My upcoming novel, The Vessels, involves a cast of characters, most of whom are thrown onto either side of that judgment aisle. Some are forced to face their own biases while others are victimized by the bigotry of others and then compelled to overcome. One main character, Tal, is an African-American cop from Pittsburgh. In her first journey as a Vessel, she hosts the Spirit of a white woman from rural Mississippi who committed suicide and has returned to seek forgiveness from her family. The Spirit’s choice to return in the body of a black woman is quite deliberate, as Tal finds out, and it places her and the woman’s racist husband into a face off on either side of this monstrous divide. You can imagine the conflict as Tal tries to talk him into believing, accepting and ultimately embracing why she is there. Writing this book was not only a big lesson in humility for me, but also a great motivator to pull out and resharpen this old tool.

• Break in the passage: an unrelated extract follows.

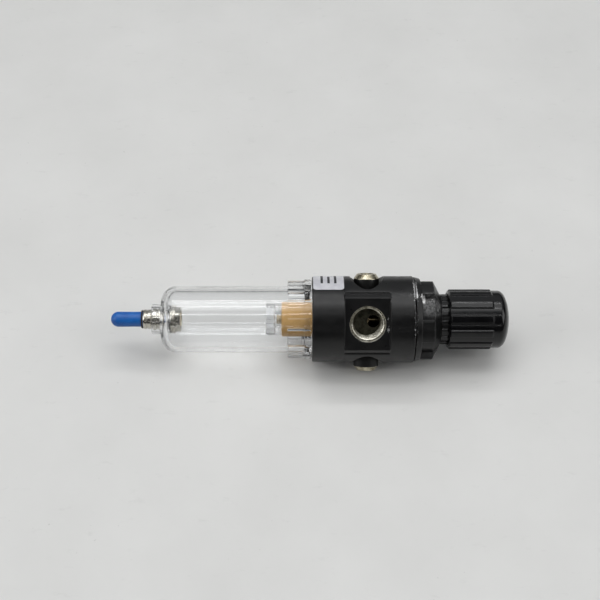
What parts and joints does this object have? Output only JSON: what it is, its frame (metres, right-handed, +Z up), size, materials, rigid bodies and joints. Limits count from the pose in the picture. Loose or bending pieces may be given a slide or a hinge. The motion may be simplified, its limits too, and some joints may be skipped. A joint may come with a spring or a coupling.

Going back to the list above, what if we said something about each other more like: “I observe a homeless man and I imagine that he isn’t trying hard enough to get work.” Or, “I observe an alcoholic (or a smoker) and I imagine that they don’t want to quit.” Or, “I observe a young black man driving an expensive car and playing rap music and I imagine that he’s a in a gang.” And then check in with them, or learn more about them, to see how correct or incorrect we are. Stopping ourselves at “I observe” can stop the judgments of “I imagine.” Stopping those judgments can prevent bias. And preventing that kind of knee-jerk or blind bias can create more room for much-needed compassion, understanding, acceptance, equality and peace in the world. What an amazing new default setting THAT would be.